Plagioclase’s mother will take an iced-tea spoon, I think because it’s got the right bowl size even though the stem is unwieldy. Sometimes she takes a soup spoon, showing her indifference to the need for a proper cereal-eating experience.
Plagioclase said, “I just used a grapefruit spoon.” Heretic! Trying to stab your granola?? But it’s at least got mostly the proper proportion, so that’s not as bad as eating with an iced-tea spoon.
Me, I will wash a spoon. I’ll eat out of a measuring cup if I have too, but I’ve got to have the right spoon.
Why do we have so many different spoons anyway? It’s not like I’ve got infinite drawer space (or a domestic servant) to keep track of all these utensils. I blame the Victorians. And Oneida.
24 Aug, 2006
I was telling Plagioclase about an ad I saw for Tide with Vanilla and Lavender scent, and you can get matching Downy, too!
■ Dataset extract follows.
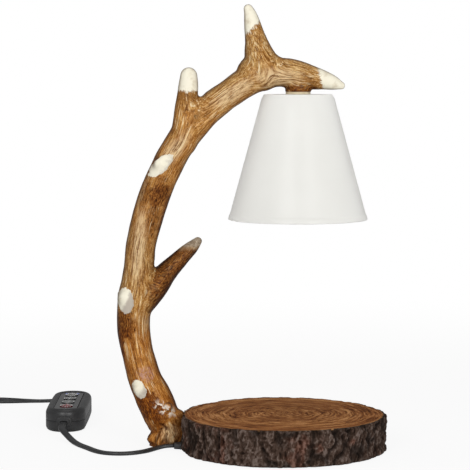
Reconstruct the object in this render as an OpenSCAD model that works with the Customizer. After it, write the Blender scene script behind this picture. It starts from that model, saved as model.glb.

He immediately piped up: “Where’s the curry and fries scent? How ’bout grilled steak? That’s what they need — Man Scents!”
Proctor & Gamble, you can contact me by email so I can tell you where to send the check…
23 Aug, 2006
I once thought I could eat steak, no matter how “done” it is.
I was wrong. We had steak a few days ago, and Plagioclase’s mother (as is her wont) had hers burned, and then only ate half. Since she’s been feeling ill lately and not wanting to eat anything, let alone meat, I decided to have her leftover steak for lunch.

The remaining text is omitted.